This week brought two new cases of arrogant behavior and a tin ear for consumer input on the part of the travel industry. The newest -- from United Airlines -- is by far the most revealing and disturbing, but a small car rental company in Florida continues a long tradition of the industry's longest-running insurance scam.
"As long as we get you there by the same time tomorrow, you get no refund if we reschedule your flight." United might as well be using that claim to highlight its new schedule change policy. Here it is, copied and pasted from United.com:
When a schedule change happens, we try our best to provide you with options that minimize the disruption to your travel plans. In cases where the new flight options don't work for you and one of the following scenarios applies, we may be able to offer you a refund:
United said it would not refund tickets for changes less than 25 hours, but that it would give credit toward future flights for scheduled departure or arrival time changes by two hours or more.
The change causes issues with the overall length of the trip, such as making the connection time too short or significantly longer than it was originally.
If we are unable to accommodate you in the same cabin as purchased -- refunded either the full price or the difference in fare.
If you're not satisfied with your new itinerary and one of the above scenarios applies, please don't accept the itinerary in Manage Reservations. Instead, you can request a refund online.
How well would that work for you? I know it doesn't work for me. I have reservation for a flight from Boston to Newark in early April, leaving at 3:55 p.m., which I'm taking to make an overnight flight leaving at 9:40 on a different airline. That schedule leaves me plenty of slack time for delays and problems, and if worst comes to worst, I can catch Amtrak. But if United reschedules me on a flight departing as late as 4:55 the next day, United won't give me a refund. Feh.
This outrage won't bother United's bread-and-butter business traveler clientele, folks who typically fly on refundable flexible tickets. Instead, it's aimed squarely at more vulnerable leisure travelers on nonrefundable tickets.
At this writing, American, Delta, and United's smaller competitors haven't said anything. But as I've often noted, in the travel business, nothing catches on faster than a bad idea. Be warned.
Meanwhile, down in Ft. Lauderdale, a reader reports being subjected to one of the rental car industry's hoariest scams. He rented a car through a major online travel agency (OTA) at a small off-airport rental company at what looked like a very good rate. When he arrived at the rental counter, he indicated that, as most consumer advocates and I recommend, he had collision insurance covered through his credit card and would not need the rental company's grossly overpriced collision-damage waiver. But the agent didn't accept that and refused to let him drive off the lot without accepting the company's "Loss of Use & Handling Insurance" fees, at $3.95 per day each. He reluctantly signed on, because he needed to get on with his trip, and paid the extra $59. When he tried to get a refund through the OTA, it told him that his problem was with the rental company.

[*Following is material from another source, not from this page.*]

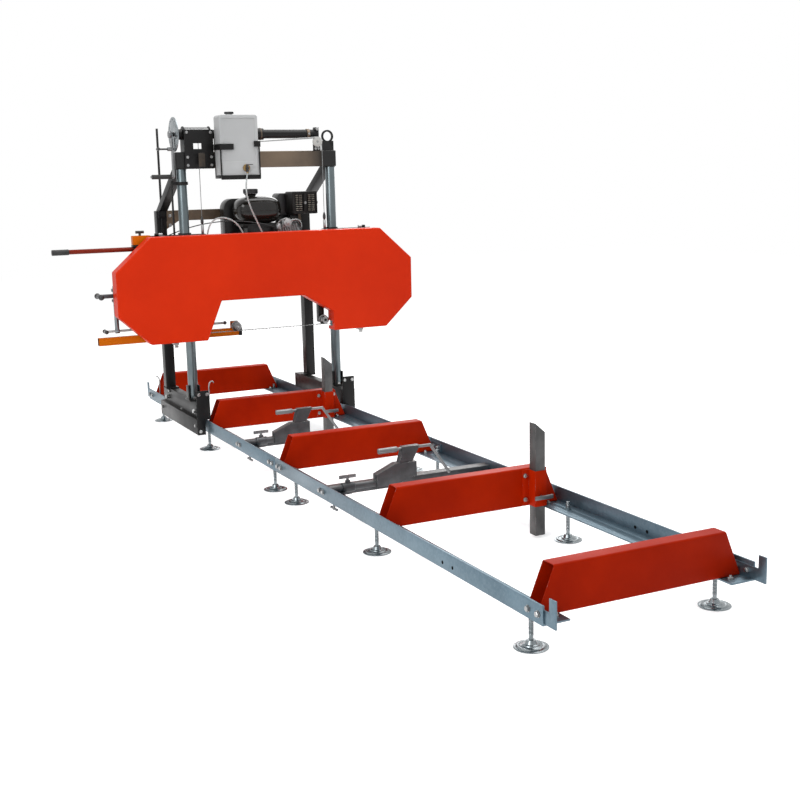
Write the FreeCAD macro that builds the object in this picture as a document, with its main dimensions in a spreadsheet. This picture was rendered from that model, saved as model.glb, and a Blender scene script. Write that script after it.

When he asked the rental company for a refund, it replied that he had accepted the charge and therefore wasn't due a refund.
The fact is that most credit card and other third-party rental car insurance specifically covers "loss of use," and "handling" is a nominal charge for processing paperwork, so the traveler did not really need either coverage. But it's no secret that, one way or another, some rental companies incentivize agents to sell overpriced insurance, and agents often lie to make the sale.
What to do? The only way to avoid some combination of a loss and a hassle is to check the rental company -- especially a small off-airport outfit -- before you rent. The big companies by now are pretty good about accepting third-party collision coverage, but the small rental company in this case had extremely bad Yelp reviews.